What is being asked →
Print out the material that follows word for word.

Given data →
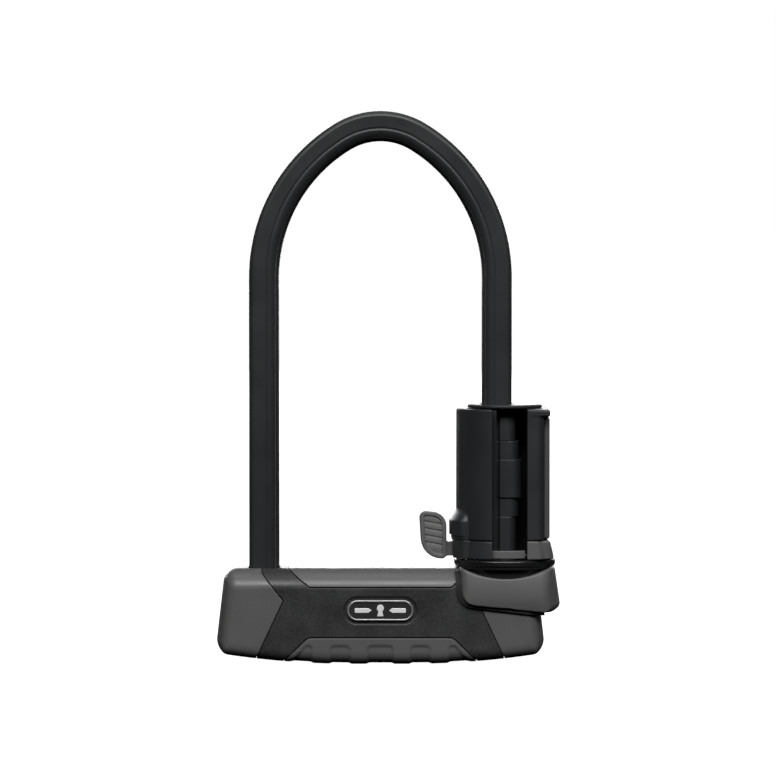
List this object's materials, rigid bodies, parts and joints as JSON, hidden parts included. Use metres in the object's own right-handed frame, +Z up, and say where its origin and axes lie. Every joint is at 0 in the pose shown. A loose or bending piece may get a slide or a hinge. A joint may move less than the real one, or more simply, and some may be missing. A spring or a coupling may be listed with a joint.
{
  "type": "u lock",
  "caption": "Parabolic U lock: coated square shackle, cased double-bolt lock body with a keyhole shutter, and a swivelling carrier bracket clipped round one leg.",
  "frame": {"origin": "on the cylinder axis at the middle of the lock body, at the level of the flat pads under it", "axes": "+Z up along the shackle legs, +X along the lock body to the leg that carries the bracket, -Y the badge side"},
  "size_m": [0.1838, 0.054, 0.2941],
  "materials": {
    "hardened_steel": "satin",
    "screw_steel": "satin",
    "brass": "satin",
    "casing_black": "matte",
    "cover_grey": "satin",
    "grip_grey": "matte",
    "badge_silver": "satin",
    "badge_dark": "satin",
    "seal_rubber": "matte",
    "shutter_black": "satin",
    "shackle_black": "satin",
    "bracket_grey": "satin",
    "bracket_black": "satin",
    "bumper_rubber": "matte"
  },
  "bodies": {
    "lock_body": {"lock_core": "hardened_steel", "core_lid": "hardened_steel", "lid_screws": "screw_steel", "casing_front": "casing_black", "casing_back": "casing_black", "end_cap_left": "cover_grey", "end_cap_right": "cover_grey", "top_panel": "cover_grey", "bottom_grip": "grip_grey", "badge_plate": "badge_dark", "badge_bezel": "badge_silver", "shackle_seal_left": "seal_rubber", "shackle_seal_right": "seal_rubber", "cylinder_housing": "brass", "cylinder_pin": "screw_steel", "shutter_guide": "shutter_black", "adapter_cup": "bracket_grey", "cup_liner": "seal_rubber", "adapter_base": "bracket_black", "index_ring": "bracket_black", "leg_sleeve_front": "bracket_black", "leg_sleeve_back": "bracket_black", "sleeve_screws": "screw_steel", "top_disc": "bracket_black"},
    "shackle": {"shackle_bar": "hardened_steel", "shackle_coat": "shackle_black"},
    "plug": {"cylinder_plug": "brass", "key_guard": "hardened_steel", "code_discs": "brass", "sidebar": "hardened_steel", "cam_disc": "hardened_steel"},
    "left_bolt": {"bolt_left": "hardened_steel", "drive_pin_left": "hardened_steel"},
    "right_bolt": {"bolt_right": "hardened_steel", "drive_pin_right": "hardened_steel"},
    "shutter": {"keyhole_shutter": "shutter_black"},
    "holder": {"holder_shell": "bracket_black", "holder_tube": "bracket_black", "foot_collar": "bracket_black", "foot_bracket": "bracket_grey", "bumper_strip": "bumper_rubber", "holder_screws": "screw_steel", "lever_spring": "screw_steel"},
    "lever": {"release_lever": "bracket_grey"}
  },
  "joints": [
    {"name": "shackle_lift", "type": "slide", "parent": "lock_body", "child": "shackle", "axis": [0, 0, 1], "range_m": [0, 0.14]},
    {"name": "key_turn", "type": "hinge", "parent": "lock_body", "child": "plug", "pos_m": [0, 0, 0.016], "axis": [0, 0, 1], "range_deg": [0, 90]},
    {"name": "left_bolt_slide", "type": "slide", "parent": "lock_body", "child": "left_bolt", "axis": [-1, 0, 0], "range_m": [0, 0.0045]},
    {"name": "right_bolt_slide", "type": "slide", "parent": "lock_body", "child": "right_bolt", "axis": [1, 0, 0], "range_m": [0, 0.0048]},
    {"name": "shutter_slide", "type": "slide", "parent": "lock_body", "child": "shutter", "axis": [0, 1, 0], "range_m": [0, 0.009]},
    {"name": "holder_swivel", "type": "hinge", "parent": "lock_body", "child": "holder", "pos_m": [0.0664, 0, 0.09], "axis": [0, 0, 1], "continuous": true},
    {"name": "lever_press", "type": "hinge", "parent": "holder", "child": "lever", "pos_m": [0.0664, 0, 0.06], "axis": [0, 0, -1], "range_deg": [0, 45], "stiffness_Nm_per_rad": 0.15, "springref_deg": -20.05, "deforming": ["lever_spring"]}
  ],
  "couplings": [
    {"joint": "key_turn", "follows": "left_bolt_slide", "rad_per_m": 349.07},
    {"joint": "right_bolt_slide", "follows": "left_bolt_slide", "ratio": 1}
  ]
}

Solution to this exercise →
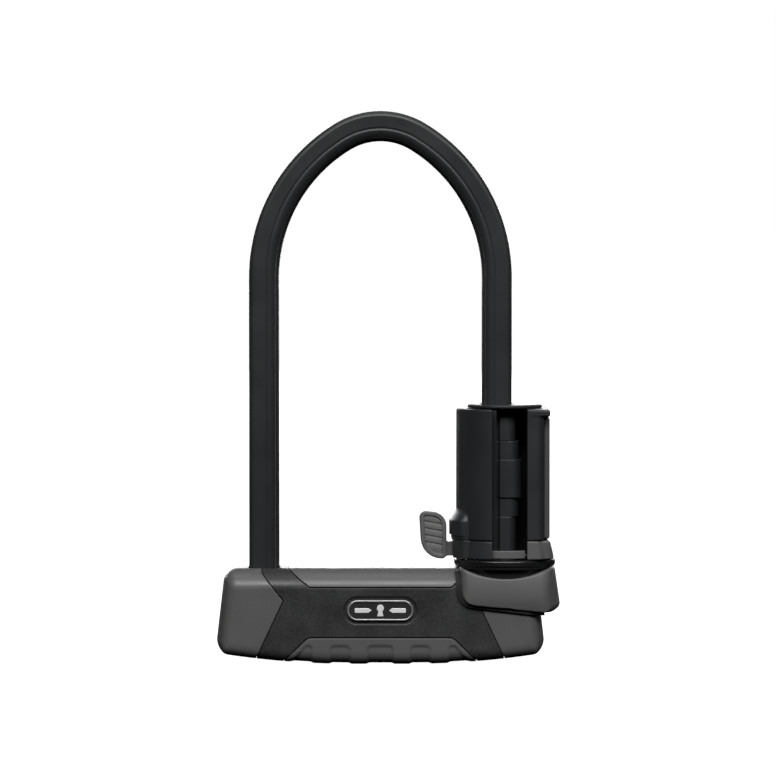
List this object's materials, rigid bodies, parts and joints as JSON, hidden parts included. Use metres in the object's own right-handed frame, +Z up, and say where its origin and axes lie. Every joint is at 0 in the pose shown. A loose or bending piece may get a slide or a hinge. A joint may move less than the real one, or more simply, and some may be missing. A spring or a coupling may be listed with a joint.
{
  "type": "u lock",
  "caption": "Parabolic U lock: coated square shackle, cased double-bolt lock body with a keyhole shutter, and a swivelling carrier bracket clipped round one leg.",
  "frame": {"origin": "on the cylinder axis at the middle of the lock body, at the level of the flat pads under it", "axes": "+Z up along the shackle legs, +X along the lock body to the leg that carries the bracket, -Y the badge side"},
  "size_m": [0.1838, 0.054, 0.2941],
  "materials": {
    "hardened_steel": "satin",
    "screw_steel": "satin",
    "brass": "satin",
    "casing_black": "matte",
    "cover_grey": "satin",
    "grip_grey": "matte",
    "badge_silver": "satin",
    "badge_dark": "satin",
    "seal_rubber": "matte",
    "shutter_black": "satin",
    "shackle_black": "satin",
    "bracket_grey": "satin",
    "bracket_black": "satin",
    "bumper_rubber": "matte"
  },
  "bodies": {
    "lock_body": {"lock_core": "hardened_steel", "core_lid": "hardened_steel", "lid_screws": "screw_steel", "casing_front": "casing_black", "casing_back": "casing_black", "end_cap_left": "cover_grey", "end_cap_right": "cover_grey", "top_panel": "cover_grey", "bottom_grip": "grip_grey", "badge_plate": "badge_dark", "badge_bezel": "badge_silver", "shackle_seal_left": "seal_rubber", "shackle_seal_right": "seal_rubber", "cylinder_housing": "brass", "cylinder_pin": "screw_steel", "shutter_guide": "shutter_black", "adapter_cup": "bracket_grey", "cup_liner": "seal_rubber", "adapter_base": "bracket_black", "index_ring": "bracket_black", "leg_sleeve_front": "bracket_black", "leg_sleeve_back": "bracket_black", "sleeve_screws": "screw_steel", "top_disc": "bracket_black"},
    "shackle": {"shackle_bar": "hardened_steel", "shackle_coat": "shackle_black"},
    "plug": {"cylinder_plug": "brass", "key_guard": "hardened_steel", "code_discs": "brass", "sidebar": "hardened_steel", "cam_disc": "hardened_steel"},
    "left_bolt": {"bolt_left": "hardened_steel", "drive_pin_left": "hardened_steel"},
    "right_bolt": {"bolt_right": "hardened_steel", "drive_pin_right": "hardened_steel"},
    "shutter": {"keyhole_shutter": "shutter_black"},
    "holder": {"holder_shell": "bracket_black", "holder_tube": "bracket_black", "foot_collar": "bracket_black", "foot_bracket": "bracket_grey", "bumper_strip": "bumper_rubber", "holder_screws": "screw_steel", "lever_spring": "screw_steel"},
    "lever": {"release_lever": "bracket_grey"}
  },
  "joints": [
    {"name": "shackle_lift", "type": "slide", "parent": "lock_body", "child": "shackle", "axis": [0, 0, 1], "range_m": [0, 0.14]},
    {"name": "key_turn", "type": "hinge", "parent": "lock_body", "child": "plug", "pos_m": [0, 0, 0.016], "axis": [0, 0, 1], "range_deg": [0, 90]},
    {"name": "left_bolt_slide", "type": "slide", "parent": "lock_body", "child": "left_bolt", "axis": [-1, 0, 0], "range_m": [0, 0.0045]},
    {"name": "right_bolt_slide", "type": "slide", "parent": "lock_body", "child": "right_bolt", "axis": [1, 0, 0], "range_m": [0, 0.0048]},
    {"name": "shutter_slide", "type": "slide", "parent": "lock_body", "child": "shutter", "axis": [0, 1, 0], "range_m": [0, 0.009]},
    {"name": "holder_swivel", "type": "hinge", "parent": "lock_body", "child": "holder", "pos_m": [0.0664, 0, 0.09], "axis": [0, 0, 1], "continuous": true},
    {"name": "lever_press", "type": "hinge", "parent": "holder", "child": "lever", "pos_m": [0.0664, 0, 0.06], "axis": [0, 0, -1], "range_deg": [0, 45], "stiffness_Nm_per_rad": 0.15, "springref_deg": -20.05, "deforming": ["lever_spring"]}
  ],
  "couplings": [
    {"joint": "key_turn", "follows": "left_bolt_slide", "rad_per_m": 349.07},
    {"joint": "right_bolt_slide", "follows": "left_bolt_slide", "ratio": 1}
  ]
}